A Dynamical Model of Neural Scaling Laws
Blake Bordelon, Alexander Atanasov, Cengiz Pehlevan
TL;DR
This work presents a tractable dynamical model that reproduces key neural scaling-law phenomena by analyzing a random-feature teacher-student setup with gradient-flow training through dynamical mean-field theory. It reveals how test loss scales as a power-law in time, model size, and data, and derives an asymmetric compute-optimal strategy that increases training steps faster than parameter count. The framework also explains early universal 1/width convergence, late-time task-dependent exponents, data-reuse induced overfitting buildup, and why ensembling is not always compute-optimal, with validation on realistic CIFAR-5M and Wikitext-like tasks. Overall, the DMFT approach links spectral properties of the data distribution to dynamic learning curves, offering a principled lens on compute-efficient training and the role of feature learning in accelerating scaling.
Abstract
On a variety of tasks, the performance of neural networks predictably improves with training time, dataset size and model size across many orders of magnitude. This phenomenon is known as a neural scaling law. Of fundamental importance is the compute-optimal scaling law, which reports the performance as a function of units of compute when choosing model sizes optimally. We analyze a random feature model trained with gradient descent as a solvable model of network training and generalization. This reproduces many observations about neural scaling laws. First, our model makes a prediction about why the scaling of performance with training time and with model size have different power law exponents.

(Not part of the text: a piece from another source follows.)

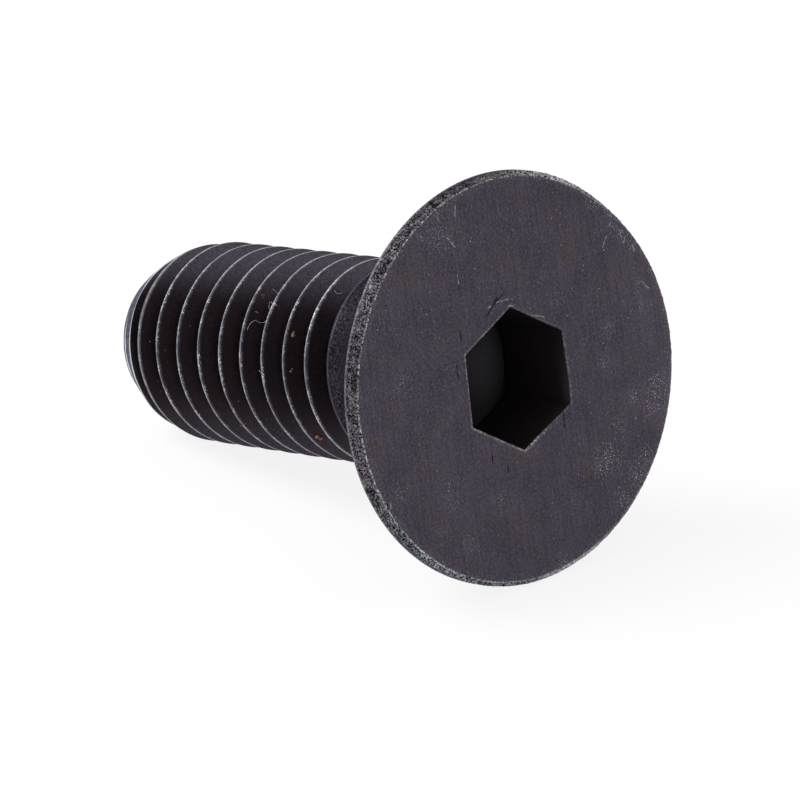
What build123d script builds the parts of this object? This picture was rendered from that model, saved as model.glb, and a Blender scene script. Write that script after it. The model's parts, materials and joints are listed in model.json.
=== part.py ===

Consequently, the theory predicts an asymmetric compute-optimal scaling rule where the number of training steps are increased faster than model parameters, consistent with recent empirical observations. Second, it has been observed that early in training, networks converge to their infinite-width dynamics at a rate $1/\textit{width}$ but at late time exhibit a rate $\textit{width}^{-c}$, where $c$ depends on the structure of the architecture and task. We show that our model exhibits this behavior. Lastly, our theory shows how the gap between training and test loss can gradually build up over time due to repeated reuse of data.